Özellikle 11 Eylül saldırılarından sonra şiddetlenerek artan Batı’daki İslam karştılığı, başta Arap Dünyası olmak üzere, tüm İslam Dünyası’nda insanların daha uç çizgilere kaymasına neden oluyor. Ilımlı İslam adı altında birtakım komik ifadeler ortaya atılarak işin ciddiyeti hafifletilmeye ve kabul ettirilmeye çalışılsa da, durum aslında hiç de öyle gözükmüyor.

Cezayir’deki ilk demokratik seçimlerin iptal edilme nedeni, aşırı uçların seçimle iktidara gelmesi olmuştu. Tunus’ta Ben Ali’yi iktidara getiren süreci, o dönem için yakın gelecekte Habib Burgiba’nın ülkesindeki istikrarı koruyamayacağı ve Tunus’ta İslamcı bir yönetimin İran benzeri bir şekilde iktidara gelebileceği endişesi başlatmış. İtalya ve Fransa gizli servisleri, her an tetikte bekleyen Cezayir’le birlikte 1987’de Başbakan Bin Ali’yle anlaşarak onu bu tehdide karşı iktidara getirmişler. Mısır’da Müslüman Kardeşler örgütünün de yasaklı olmasının başlıca nedeni, bulundukları din eksenli çizgileridir. Mısır’da iktidara gelmeleri ayrıca Enver Sedat’ın canına mal olan İsrail’le yapılan barışı da bir anda ortadan kaldırabilir. Bu yüzdendir ki, olabildiğince erken bir dönemden itibaren İsrail, büyük bir diktatör olmasına rağmen Hüsnü Mübarek’e destek verdiğini açıklamaktadır; zira Mübarek iktidarı İsrail için bu barışın garantisidir.

İşin demokrasi boyutuna gelince... Demokrasi hiçbir zaman hiçbir yere kolay kolay yerleşmez. Çalkantılı, hareketli, tartışmalı dönemlerden geçerek oluşan bir kültürdür. Günlerdir adlarını tekrar tekrar söylediğim ülkelerin hepsi dikta rejimlerle yönetilmektedir. Halkların, demokrasi için talepte bulunması bunu geliştirecek en önemli şeydir, kuşkusuz. Bu nedenle demokrasinin Ortadoğu’da ilerlemesi için Mısır’daki ayaklanmanın başarıya ulaşması şarttır. Çünkü Mısır, ‘İran ve Türkiye’yle beraber Ortadoğu’nun en önemli ülkesidir.’ Mısır’da olacak bir değişiklik, Ortadoğu’yu derinden etkileyecektir... Mısır’da Mübarek düşerse, diğerlerinin düşmesi de daha kolay olacaktır, kuşkusuz. Tüm Ortadoğu o yüzden Mısır’ı büyük bir dikkatle izliyor zaten.

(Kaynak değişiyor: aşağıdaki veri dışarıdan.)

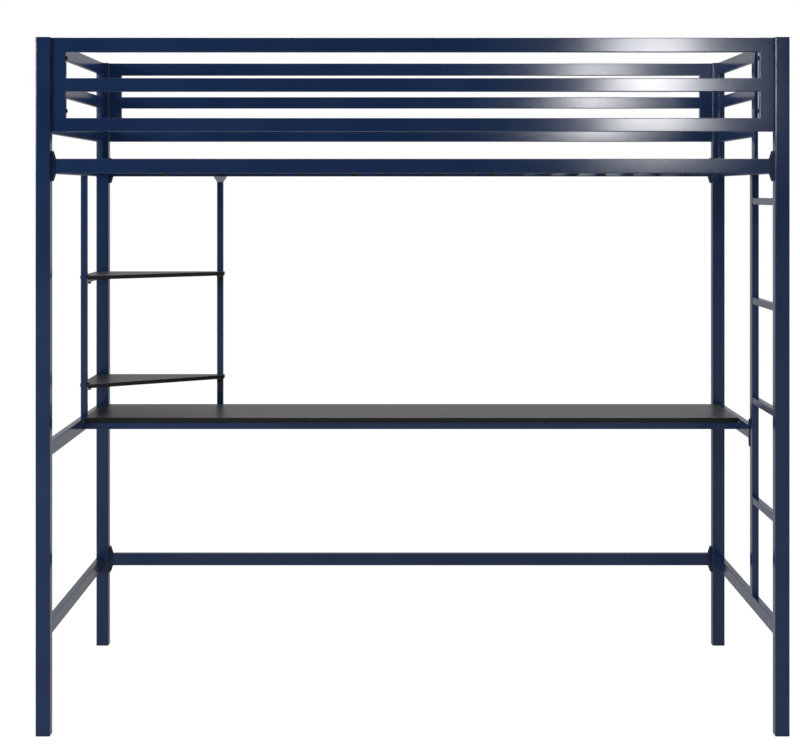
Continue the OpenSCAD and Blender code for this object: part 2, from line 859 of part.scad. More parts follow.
post_tube(-1, -1);  // post_front_left
post_tube(1, -1);  // post_front_right
post_tube(-1, 1);  // post_back_left
post_tube(1, 1);  // post_back_right
post_caps();
foot_glides();
front_guard();
back_guard();
left_end_guard();
right_end_guard();
guard_end_plugs();
front_side_rail();
back_side_rail();
side_rail_brackets();
slats();
slat_holders();
bed_end_rail_left();
bed_end_rail_right();
desk_end_rail_left();
desk_end_rail_right();
desk_end_rail_bracket();
bottom_end_rail_left();
bottom_end_rail_right();
lower_crossbar();
crossbar_brackets();
ladder_upright();
ladder_rung(1);  // ladder_rung_1
ladder_rung(2);  // ladder_rung_2
ladder_rung(3);  // ladder_rung_3
ladder_rung(4);  // ladder_rung_4
desk_board();
desk_front_beam();
desk_back_beam();
beam_end_plugs();
shelf_upright_left();
shelf_upright_right();
shelf_upright_head();
upper_shelf();
lower_shelf();
upper_shelf_bar();
lower_shelf_bar();
shelf_clips();
guard_bolts();
guard_spacers();
side_rail_bolts();
crossbar_bolts();
desk_end_rail_bolts();
desk_beam_bolts();
desk_board_screws();
shelf_bolts();
shelf_upright_bolts();
shelf_clip_screws();
insert_nuts();
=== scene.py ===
import math

import bmesh
import bpy
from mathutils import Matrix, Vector
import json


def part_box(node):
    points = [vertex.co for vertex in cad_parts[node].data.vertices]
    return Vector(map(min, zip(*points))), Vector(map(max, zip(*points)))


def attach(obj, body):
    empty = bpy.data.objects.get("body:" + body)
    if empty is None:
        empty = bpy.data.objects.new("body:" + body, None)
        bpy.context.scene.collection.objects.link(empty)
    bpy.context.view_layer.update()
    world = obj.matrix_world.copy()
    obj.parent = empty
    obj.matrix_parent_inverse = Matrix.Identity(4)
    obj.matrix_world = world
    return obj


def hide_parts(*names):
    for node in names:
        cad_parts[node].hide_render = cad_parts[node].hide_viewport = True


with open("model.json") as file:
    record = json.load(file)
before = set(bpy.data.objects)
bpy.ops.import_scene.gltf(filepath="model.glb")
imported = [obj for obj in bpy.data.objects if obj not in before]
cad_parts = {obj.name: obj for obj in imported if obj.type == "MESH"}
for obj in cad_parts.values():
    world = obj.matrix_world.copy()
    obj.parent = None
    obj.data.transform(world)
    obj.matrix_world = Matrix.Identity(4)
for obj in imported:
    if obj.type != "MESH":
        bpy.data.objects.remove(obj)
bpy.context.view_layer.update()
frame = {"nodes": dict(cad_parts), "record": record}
nodes = frame["nodes"]


# ---- Welded steel tube frame ----
# Posts, rails, guards, slats, ladder and desk beams are thin square and flat steel tube, cut and
# welded into flat frames. All of it has a gloss navy powder coat, which flows a little before it
# sets, so the flats mirror the room softly and have a faint orange peel.
COAT_PEEL_MM = 2.6
MM_PER_M = 1000


def linear(hex_colour):
    """sRGB hex colour as linear red, green, blue and alpha."""
    parts = [int(hex_colour[i:i + 2], 16) / 255 for i in (1, 3, 5)]
    light = [c / 12.92 if c <= 0.04045 else ((c + 0.055) / 1.055) ** 2.4 for c in parts]
    return (*light, 1.0)


def add_node(tree, kind, settings=None, links=None, out=None):
    """Adds a node, sets its properties and sockets, and links sockets to earlier nodes' outputs."""
    made = tree.nodes.new(kind)
    for key, value in (settings or {}).items():
        if isinstance(key, str) and hasattr(made, key):
            setattr(made, key, value)
        else:
            made.inputs[key].default_value = value
    for key, source in (links or {}).items():
        tree.links.new(source, made.inputs[key])
    if out is not None:
        tree.links.new(made.outputs[0], out)
    return made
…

Üç günlük yazımı son bir sözle noktalıyorum: Sudan’a dikkat edin. Sudan bir Çekoslovakya olacak türde bir ülke değil. Tüm yapılan açıklamalara rağmen, Afrika’nın en büyük ülkesinin kuzey ve güney diye ikiye ayrılması bana çok sakin olacakmış gibi gelmiyor. Aklınızın bir köşesinde bulunsun.